All groups modelled Tracer Test Runs 10-01, 10-03 and 12-02. The modelling included both blind-prediction (by GRS) and back-analysis of the test results.

The different modelling approaches all yielded qualitatively similar results in that colloid transport in the field tracer tests could be described reasonably well as a first-order filtration process, and homologue or radionuclide transport was described as being controlled by the desorption rate of solutes from the colloids.

Somewhat better fits to the colloid breakthrough curves were obtained by assuming some additional reversible filtration of the colloids. For the homologue/radionuclide desorption process, GRS considered only a single first-order desorption reaction, and the deduced rate constants were in good agreement with the other models when only a single desorption reaction was considered. However, the LANL and KTH models achieved better fits to the homologue or radionuclide breakthrough curves in several cases in which desorption from the colloids was described using a two-site adsorption model and/or when an aging reaction was allowed that results in a decreasing desorption rate with time.

A limited comparison of laboratory and field-derived desorption rate constants found that the Am and Pu rate constants estimated for Tracer Test Run 12-02 were in reasonably good agreement with the estimates obtained by Huber et al. (2011) in batch laboratory experiments involving bentonite colloids, radionuclides and fracture filling materials from the GTS shear zone.

Inconsistencies between the best-fitting descriptions of homologue or radionuclide desorption processes from colloids were identified between the different tests but the reasons are unclear. While there was a general trend of a decreasing desorption rate constant with time scale of the tests when only a one-site adsorption model was considered, the rate constant for a second site exhibited no clear pattern or trend with test time scale or other test parameters.

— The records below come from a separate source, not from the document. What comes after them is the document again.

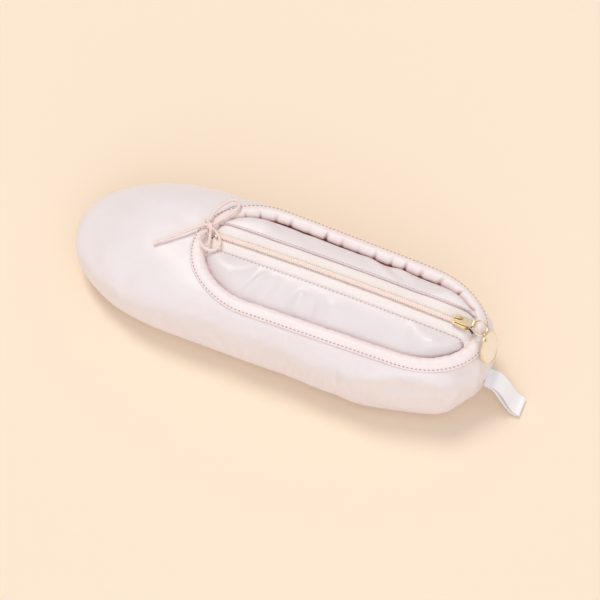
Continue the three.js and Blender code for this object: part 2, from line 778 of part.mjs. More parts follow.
add("heel_ribbon", sweep(ribbonSections, false), satin);

export default group;
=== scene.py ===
import math

import bmesh
import bpy
import numpy as np
from mathutils import Matrix, Vector, noise


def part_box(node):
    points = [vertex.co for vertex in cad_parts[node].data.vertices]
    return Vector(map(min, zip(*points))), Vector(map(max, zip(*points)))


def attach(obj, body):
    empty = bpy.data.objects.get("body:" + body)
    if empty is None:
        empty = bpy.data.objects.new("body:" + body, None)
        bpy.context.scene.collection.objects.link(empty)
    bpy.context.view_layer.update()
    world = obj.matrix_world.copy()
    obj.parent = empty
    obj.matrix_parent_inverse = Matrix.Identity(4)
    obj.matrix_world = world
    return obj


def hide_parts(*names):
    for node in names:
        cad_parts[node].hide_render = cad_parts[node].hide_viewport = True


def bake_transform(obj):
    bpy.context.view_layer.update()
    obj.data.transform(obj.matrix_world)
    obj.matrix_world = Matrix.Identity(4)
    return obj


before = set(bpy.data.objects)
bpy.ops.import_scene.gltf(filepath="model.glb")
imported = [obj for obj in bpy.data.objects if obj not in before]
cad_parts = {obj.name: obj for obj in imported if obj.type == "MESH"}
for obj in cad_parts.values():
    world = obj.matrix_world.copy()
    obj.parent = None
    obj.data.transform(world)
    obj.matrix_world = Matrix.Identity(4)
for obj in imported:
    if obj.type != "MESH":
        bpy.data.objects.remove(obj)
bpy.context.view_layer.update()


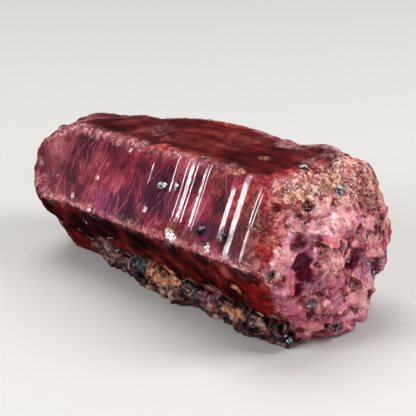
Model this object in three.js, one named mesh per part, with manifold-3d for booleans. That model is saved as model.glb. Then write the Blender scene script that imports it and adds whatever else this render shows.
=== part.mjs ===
// A raw ruby: one six-sided corundum crystal that narrows towards its far end, lying on a prism face,
// with a rind of the mica-rich rock it grew in still stuck along its lower front edge.
//
// Frame: millimetres, +Z up. +X runs along the crystal's long axis to the thick, broken end, and -Y is
// the front. The origin is under the middle of the whole object, on the surface that it rests on.

import * as THREE from "three";
import { ImprovedNoise } from "three/addons/math/ImprovedNoise.js";
import { mergeVertices } from "three/addons/utils/BufferGeometryUtils.js";
import Module from "manifold-3d";

// The long axis lies this high, and every reach below is measured from it, in millimetres.
const AXIS_HEIGHT = 9.7;

// The six prism faces, in order round the axis. facing is the way a face looks, in degrees from +Y towards
// +Z; reach is its distance from the axis halfway along; lean is how fast it closes in on the axis towards
// the far end, in degrees.
const PRISM_FACES = [
  { facing: 90, reach: 9.7, lean: 4.7 }, // top
  { facing: 152.3, reach: 9.0, lean: 6.5 }, // upper front, with the growth steps
  { facing: 210.8, reach: 7.95, lean: 2.4 }, // lower front, which overhangs the rind
  { facing: 270, reach: AXIS_HEIGHT, lean: 0 }, // the face it lies on
  { facing: 323, reach: 8.2, lean: 2.7 }, // lower back
  { facing: 387, reach: 8.7, lean: 4.6 }, // upper back
];
const LOWER_FRONT = 2;

// The planes that close the two ends: the way each looks, and its distance from the middle of the axis.
const END_FACES = [
  { toward: [1, 0, 0.02], reach: 22.5 }, // the break across the thick end
  { toward: [0.73, -0.14, 0.67], reach: 20.3 }, // its crumbled upper rim
  { toward: [0.74, -0.39, 0.55], reach: 20.3 }, // its front rim, above
  { toward: [0.85, -0.45, -0.27], reach: 21.0 }, // its front rim, below
  { toward: [0.78, 0, -0.62], reach: 22.9 }, // its lower rim
  { toward: [0.86, 0.42, -0.3], reach: 23.0 }, // its back rim, below
  { toward: [0.84, 0.46, 0.28], reach: 23.5 }, // its back rim, above
  { toward: [-1, 0, 0.05], reach: 22.0 }, // the far end
  { toward: [-0.6, 0, 0.8], reach: 17.7 }, // its upper corner
  { toward: [-0.8, -0.5, 0.3], reach: 23.2 }, // its front corner, above
  { toward: [-0.8, -0.4, -0.45], reach: 19.9 }, // its front corner, below
  { toward: [-0.8, 0.1, -0.6], reach: 21.6 }, // its lower corner
  { toward: [-0.8, 0.55, -0.1], reach: 20.4 }, // its back corner
  { toward: [-0.35, 0.55, 0.76], reach: 17.0 }, // its upper back corner
];

const PRISM_EDGE_WEAR = 0.5; // how far from a prism edge the wear begins to round it
const END_EDGE_WEAR = 1.8; // the same at the ends, which are worn more

// Relief: waves across the prism faces, and the lumps of the two rough ends.
const FACE_WAVES = { size: 7, height: 0.12 };
const END_LUMPS = { size: 4.2, height: 0.6 };
const END_GRAIN = { size: 1.7, height: 0.3 };
const LUMPS_START = 16; // distance along the axis from which the lumps fade in
const LUMPS_FULL = 19.5;
const SEAT_DEPTH = 0.3; // how much is worn off flat where the crystal lies

// Chips out of the surface and swellings on it (a depth below zero): where, how wide and how deep.
const CHIPS = [
  { at: [12.8, 5.2, 20.4], radius: 2.8, depth: 0.9 }, // the top back edge
  { at: [-16.5, 4.2, 18.2], radius: 4.5, depth: 0.5 },
  { at: [0, 5.2, 19.3], radius: 9.0, depth: -0.9 },
  { at: [21.2, -6.1, 13.6], radius: 2.2, depth: 0.9 }, // hollows in the break
  { at: [22.0, 3.6, 15.2], radius: 2.6, depth: 0.6 },
  { at: [21.8, 6.5, 4.6], radius: 2.6, depth: 0.7 },
  { at: [-3.0, 9.6, 11.0], radius: 5.5, depth: 0.6 }, // the back
  { at: [9.0, 8.8, 3.4], radius: 4.0, depth: 0.6 },
];

// The blank that the crystal is carved from: a capsule, whose rings and columns carry over to the crystal.
const BLANK = { length: 22, capRings: 18, columns: 66, bodyRings: 24 };
const BLANK_REACH = 40; // further from the blank's centre line than any of the surface
const SEARCH_STEPS = 36; // halvings of that reach, to find where the surface is
const SIDES = PRISM_FACES.length;

// The rind: a low band along the foot of the lower front face.
const RIND = {
  from: -11.5,
  to: 16.5,
  taper: 2.5, // length of each rounded end
  height: 1.9, // of its centre line, above the ground
  halfTall: 2.7, // measured along the face
  halfThick: 1.6, // measured out from the face
  swelling: { at: 0, reach: 9, height: 0.5 }, // where it is thickest
  rings: 8,
  columns: 18,
  bodyRings: 34,
};
const RIND_LUMPS = { size: 3.4, height: 1.0 };
const RIND_GRAIN = { size: 1.4, height: 0.35 };
const RIND_GAP = 0.3; // clearance between the rind and the crystal
const HALF_SPACE = 60; // a block this big stands for everything above the ground

const wasm = await Module();
wasm.setup();
const noise = new ImprovedNoise();

// One octave of relief at point p: waves of the given size and height, in millimetres.
function relief(p, { size, height }, layer) {
  return height * noise.noise(p.x / size + layer, p.y / size, p.z / size);
}

// The larger of two distances, rounded over where they are within wear of each other.
function wornMax(a, b, wear) {
  const overlap = Math.max(wear - Math.abs(a - b), 0) / wear;
  return Math.max(a, b) + (overlap * overlap * wear) / 4;
}

const prismPlanes = PRISM_FACES.map(({ facing, reach, lean }) => {
  const angle = THREE.MathUtils.degToRad(facing);
  const tilt = THREE.MathUtils.degToRad(lean);
  const normal = new THREE.Vector3(
    -Math.sin(tilt),
    Math.cos(tilt) * Math.cos(angle),
    Math.cos(tilt) * Math.sin(angle),
  );
  return { normal, reach: reach * Math.cos(tilt), wear: PRISM_EDGE_WEAR };
});

const endPlanes = END_FACES.map(({ toward, reach }) => ({
  normal: new THREE.Vector3(...toward).normalize(),
  reach,
  wear: END_EDGE_WEAR,
}));

const axisMiddle = new THREE.Vector3(0, 0, AXIS_HEIGHT);

// How far p is outside the bare planes: below zero inside the crystal.
function outsidePlanes(p) {
  const from = p.clone().sub(axisMiddle);
  return [...prismPlanes, ...endPlanes].reduce(
    (furthest, { normal, reach, wear }) => wornMax(furthest, normal.dot(from) - reach, wear),
    -BLANK_REACH,
  );
}

// How high the natural surface stands over the bare planes at p.
function surfaceRelief(p) {
  const rough = THREE.MathUtils.smoothstep(Math.abs(p.x), LUMPS_START, LUMPS_FULL);
  let height = relief(p, FACE_WAVES, 0);
  height += rough * (relief(p, END_LUMPS, 11) + relief(p, END_GRAIN, 23));
  for (const { at, radius, depth } of CHIPS) {
    const away = p.distanceTo(new THREE.Vector3(...at)) / radius;
    height -= depth * Math.max(1 - away * away, 0);
  }
  return height;
}

// The angle of the corner between prism face i and the next one, seen from the axis at x.
function cornerAngle(i, x) {
  const a = prismPlanes[i];
  const b = prismPlanes[(i + 1) % SIDES];
  const reachA = a.reach - a.normal.x * x;
  const reachB = b.reach - b.normal.x * x;
  const cross = a.normal.y * b.normal.z - a.normal.z * b.normal.y;
  const y = (reachA * b.normal.z - reachB * a.normal.z) / cross;
  const z = (a.normal.y * reachB - b.normal.y * reachA) / cross;
  return Math.atan2(z, y);
}

// Makes a turn round the axis (0 to 1) into an angle, so that whole columns of the blank meet every corner.
function angleAt(turn, x) {
  const along = (turn * SIDES) % SIDES;
  const side = Math.floor(along);
  const start = cornerAngle(side, x);
  const sweep = (cornerAngle((side + 1) % SIDES, x) - start + 2 * Math.PI) % (2 * Math.PI);
  return start + sweep * (along - side);
}

// The surface point met by going out from start along direction, for a crystal grown by extra millimetres.
function surfacePoint(start, direction, extra) {
  let inside = 0;
  let outside = BLANK_REACH;
  for (let step = 0; step < SEARCH_STEPS; step++) {
    const middle = (inside + outside) / 2;
    if (outsidePlanes(start.clone().addScaledVector(direction, middle)) < extra) inside = middle;
    else outside = middle;
  }
  const p = start.clone().addScaledVector(direction, inside);
  return p.addScaledVector(direction, surfaceRelief(p));
}

// A geometry's positions alone, with shared vertices merged, as manifold-3d wants them.
function mergedPositions(geometry) {
  geometry.deleteAttribute("normal");
  geometry.deleteAttribute("uv");
  return mergeVertices(geometry, 1e-5);
}

// A capsule of radius 1 lying along X, whose every vertex is then moved by place(raw, spineX).
function shapedCapsule({ length, capRings, columns, bodyRings }, place) {
  const blank = mergedPositions(
    new THREE.CapsuleGeometry(1, length, capRings, columns, bodyRings),
  );
  blank.rotateZ(-Math.PI / 2);
  const position = blank.getAttribute("position");
  for (let i = 0; i < position.count; i++) {
    const raw = new THREE.Vector3().fromBufferAttribute(position, i);
    const spineX = THREE.MathUtils.clamp(raw.x, -length / 2, length / 2);
    const p = place(raw, spineX);
    position.setXYZ(i, p.x, p.y, p.z);
  }
  return blank;
}

// The crystal: the blank pushed out from its own centre line until it meets the crystal's faces.
function crystalGeometry(extra = 0) {
  return shapedCapsule(BLANK, (raw, spineX) => {
    const sideways = Math.hypot(raw.y, raw.z);
    const turn = (Math.atan2(raw.z, raw.y) / (2 * Math.PI) + 1) % 1;
    const angle = angleAt(turn, spineX);
    const direction = new THREE.Vector3(
      raw.x - spineX,
      sideways * Math.cos(angle),
      sideways * Math.sin(angle),
    ).normalize();
    const p = surfacePoint(new THREE.Vector3(spineX, 0, AXIS_HEIGHT), direction, extra);
    p.z = Math.max(p.z - SEAT_DEPTH, -extra);
    return p;
  });
}

function toSolid(geometry) {
  return new wasm.Manifold(
    new wasm.Mesh({
      numProp: 3,
      vertProperties: geometry.getAttribute("position").array,
      triVerts: new Uint32Array(geometry.index.array),
    }),
  );
}

function toGeometry(solid) {
  const { vertProperties, triVerts } = solid.getMesh();
  return new THREE.BufferGeometry()
    .setAttribute("position", new THREE.BufferAttribute(vertProperties, 3))
    .setIndex(new THREE.BufferAttribute(triVerts, 1));
}

// The rind's centre line at x: a point on the lower front face, at the rind's own height.
function rindCentre(x) {
  const { normal, reach } = prismPlanes[LOWER_FRONT];
  const rise = RIND.height - AXIS_HEIGHT;
  return new THREE.Vector3(x, (reach - normal.x * x - normal.z * rise) / normal.y, RIND.height);
}

// The rind: a lumpy band, cut flat below and hollowed to fit round the crystal.
function rindGeometry() {
  const length = RIND.to - RIND.from;
  const out = prismPlanes[LOWER_FRONT].normal;
  const along = new THREE.Vector3(1, 0, 0);
  const up = new THREE.Vector3().crossVectors(along, out).normalize();
  const blank = { length, capRings: RIND.rings, columns: RIND.columns, bodyRings: RIND.bodyRings };
  const band = shapedCapsule(blank, (raw, spineX) => {
    const x = spineX + (RIND.from + RIND.to) / 2;
    const away = (x - RIND.swelling.at) / RIND.swelling.reach;
    const halfThick = RIND.halfThick + RIND.swelling.height * Math.max(1 - away * away, 0);
    const p = rindCentre(x)
      .addScaledVector(along, (raw.x - spineX) * RIND.taper)
      .addScaledVector(out, raw.y * halfThick)
      .addScaledVector(up, raw.z * RIND.halfTall);
    const skin = relief(p, RIND_LUMPS, 37) + relief(p, RIND_GRAIN, 51);
    return p.addScaledVector(out, raw.y * skin).addScaledVector(up, raw.z * skin);
  });
  const block = new THREE.BoxGeometry(HALF_SPACE, HALF_SPACE, HALF_SPACE);
  const above = toSolid(mergedPositions(block.translate(0, 0, HALF_SPACE / 2)));
  const hollow = toSolid(crystalGeometry(RIND_GAP));
  return toGeometry(toSolid(band).intersect(above).subtract(hollow));
}

const ruby = new THREE.MeshStandardMaterial({ color: 0x7a1f33, roughness: 0.45, metalness: 0 });
const rock = new THREE.MeshStandardMaterial({ color: 0x6b4b3a, roughness: 0.85, metalness: 0 });

const crystal = new THREE.Mesh(crystalGeometry(), ruby);
crystal.name = "ruby_crystal";
const rind = new THREE.Mesh(rindGeometry(), rock);
rind.name = "matrix_rind";

// Moves both pieces so that the origin is under the middle of the whole object.
const object = new THREE.Group();
object.add(crystal, rind);
const middle = new THREE.Box3().setFromObject(object, true).getCenter(new THREE.Vector3());
for (const mesh of object.children) mesh.geometry.translate(-middle.x, -middle.y, 0);

export default object;
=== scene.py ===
import math

import bmesh
import bpy
import numpy as np
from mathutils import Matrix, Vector, noise
from mathutils.bvhtree import BVHTree


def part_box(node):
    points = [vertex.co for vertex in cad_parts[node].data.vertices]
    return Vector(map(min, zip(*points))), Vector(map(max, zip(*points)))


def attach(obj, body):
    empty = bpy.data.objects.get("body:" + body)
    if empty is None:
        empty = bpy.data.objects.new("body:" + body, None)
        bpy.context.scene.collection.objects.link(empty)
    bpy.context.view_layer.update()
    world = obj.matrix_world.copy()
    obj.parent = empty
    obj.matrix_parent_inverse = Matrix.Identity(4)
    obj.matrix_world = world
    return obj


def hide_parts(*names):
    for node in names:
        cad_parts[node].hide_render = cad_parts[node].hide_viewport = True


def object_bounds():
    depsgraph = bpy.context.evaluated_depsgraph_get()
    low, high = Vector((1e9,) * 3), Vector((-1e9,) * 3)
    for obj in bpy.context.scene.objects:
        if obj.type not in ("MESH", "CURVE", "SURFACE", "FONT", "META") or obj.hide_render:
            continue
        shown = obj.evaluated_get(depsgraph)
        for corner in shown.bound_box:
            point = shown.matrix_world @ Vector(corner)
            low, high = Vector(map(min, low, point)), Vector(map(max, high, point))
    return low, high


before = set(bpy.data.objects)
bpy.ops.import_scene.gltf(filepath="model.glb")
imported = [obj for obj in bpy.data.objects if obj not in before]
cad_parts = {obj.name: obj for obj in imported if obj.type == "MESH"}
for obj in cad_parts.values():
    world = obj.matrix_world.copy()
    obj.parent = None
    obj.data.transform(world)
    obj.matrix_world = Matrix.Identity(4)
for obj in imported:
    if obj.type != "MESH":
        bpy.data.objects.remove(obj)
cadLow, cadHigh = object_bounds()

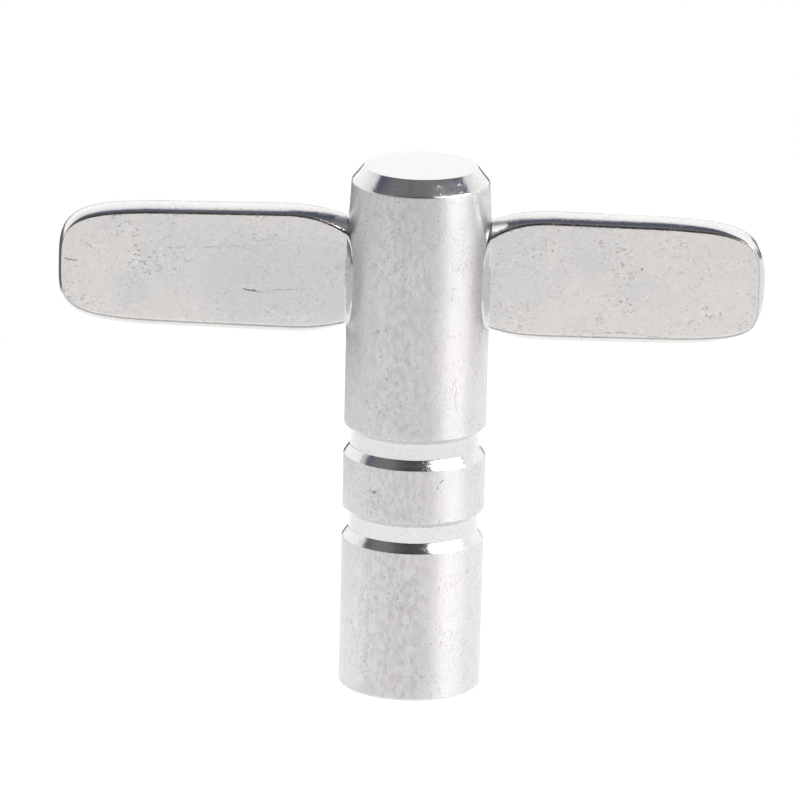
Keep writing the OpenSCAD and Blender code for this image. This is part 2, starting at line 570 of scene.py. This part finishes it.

The desorption rate constants of the tri- and tetravalent homologues and radionuclides in the CFM tracer tests suggest that all of the homologues or radionuclides should desorb from colloids within a few months or at most a few years. This implies that colloid-facilitated transport should not be a problem over safety assessment time and distance scales. Possible approaches to better interrogating the relevant slow filtration rate constants and slow desorption rate constants are given in the report.